(Given request) Reproduce, please, only the lines from the first line below to the line containing "return finish.bump(fine + waves, 0.6)", inclusive.

---*---

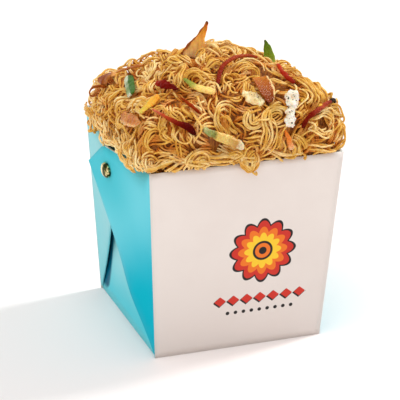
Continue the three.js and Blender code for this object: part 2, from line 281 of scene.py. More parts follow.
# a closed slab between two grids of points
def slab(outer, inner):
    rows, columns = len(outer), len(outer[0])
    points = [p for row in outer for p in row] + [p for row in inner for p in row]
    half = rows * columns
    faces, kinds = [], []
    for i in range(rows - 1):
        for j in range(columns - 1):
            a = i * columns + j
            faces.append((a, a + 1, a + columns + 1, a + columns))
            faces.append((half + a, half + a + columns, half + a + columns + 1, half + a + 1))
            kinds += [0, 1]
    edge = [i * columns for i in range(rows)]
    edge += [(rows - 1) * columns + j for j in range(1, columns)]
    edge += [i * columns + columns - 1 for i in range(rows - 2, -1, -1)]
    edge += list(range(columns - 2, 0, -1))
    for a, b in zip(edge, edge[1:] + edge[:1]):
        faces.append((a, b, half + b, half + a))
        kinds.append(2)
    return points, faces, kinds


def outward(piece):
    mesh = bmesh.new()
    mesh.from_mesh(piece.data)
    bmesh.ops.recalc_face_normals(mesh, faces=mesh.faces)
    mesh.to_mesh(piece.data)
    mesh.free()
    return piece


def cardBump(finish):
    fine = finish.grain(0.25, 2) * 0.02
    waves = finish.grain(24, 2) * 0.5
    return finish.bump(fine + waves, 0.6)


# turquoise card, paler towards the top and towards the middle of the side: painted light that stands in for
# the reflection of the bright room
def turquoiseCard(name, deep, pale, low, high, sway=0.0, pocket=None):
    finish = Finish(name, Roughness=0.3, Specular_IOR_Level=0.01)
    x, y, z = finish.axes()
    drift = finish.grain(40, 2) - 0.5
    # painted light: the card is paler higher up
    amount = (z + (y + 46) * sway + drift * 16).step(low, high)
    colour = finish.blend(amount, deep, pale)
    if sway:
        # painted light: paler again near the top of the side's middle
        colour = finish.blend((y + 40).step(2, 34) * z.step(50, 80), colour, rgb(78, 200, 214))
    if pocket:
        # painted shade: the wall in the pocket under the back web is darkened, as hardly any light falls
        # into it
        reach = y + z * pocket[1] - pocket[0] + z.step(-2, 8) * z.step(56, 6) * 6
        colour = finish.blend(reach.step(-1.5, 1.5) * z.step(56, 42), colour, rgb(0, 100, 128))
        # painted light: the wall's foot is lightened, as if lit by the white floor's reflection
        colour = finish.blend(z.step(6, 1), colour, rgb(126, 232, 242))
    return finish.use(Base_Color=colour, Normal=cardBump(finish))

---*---

(Answer to this problem)
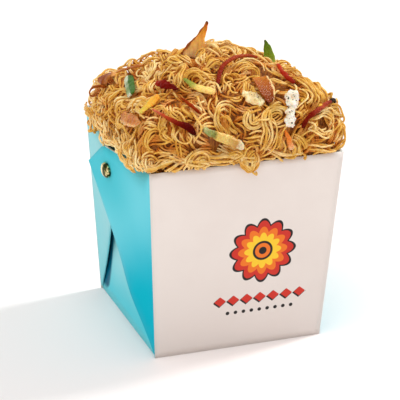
Continue the three.js and Blender code for this object: part 2, from line 281 of scene.py. More parts follow.
# a closed slab between two grids of points
def slab(outer, inner):
    rows, columns = len(outer), len(outer[0])
    points = [p for row in outer for p in row] + [p for row in inner for p in row]
    half = rows * columns
    faces, kinds = [], []
    for i in range(rows - 1):
        for j in range(columns - 1):
            a = i * columns + j
            faces.append((a, a + 1, a + columns + 1, a + columns))
            faces.append((half + a, half + a + columns, half + a + columns + 1, half + a + 1))
            kinds += [0, 1]
    edge = [i * columns for i in range(rows)]
    edge += [(rows - 1) * columns + j for j in range(1, columns)]
    edge += [i * columns + columns - 1 for i in range(rows - 2, -1, -1)]
    edge += list(range(columns - 2, 0, -1))
    for a, b in zip(edge, edge[1:] + edge[:1]):
        faces.append((a, b, half + b, half + a))
        kinds.append(2)
    return points, faces, kinds


def outward(piece):
    mesh = bmesh.new()
    mesh.from_mesh(piece.data)
    bmesh.ops.recalc_face_normals(mesh, faces=mesh.faces)
    mesh.to_mesh(piece.data)
    mesh.free()
    return piece


def cardBump(finish):
    fine = finish.grain(0.25, 2) * 0.02
    waves = finish.grain(24, 2) * 0.5
    return finish.bump(fine + waves, 0.6)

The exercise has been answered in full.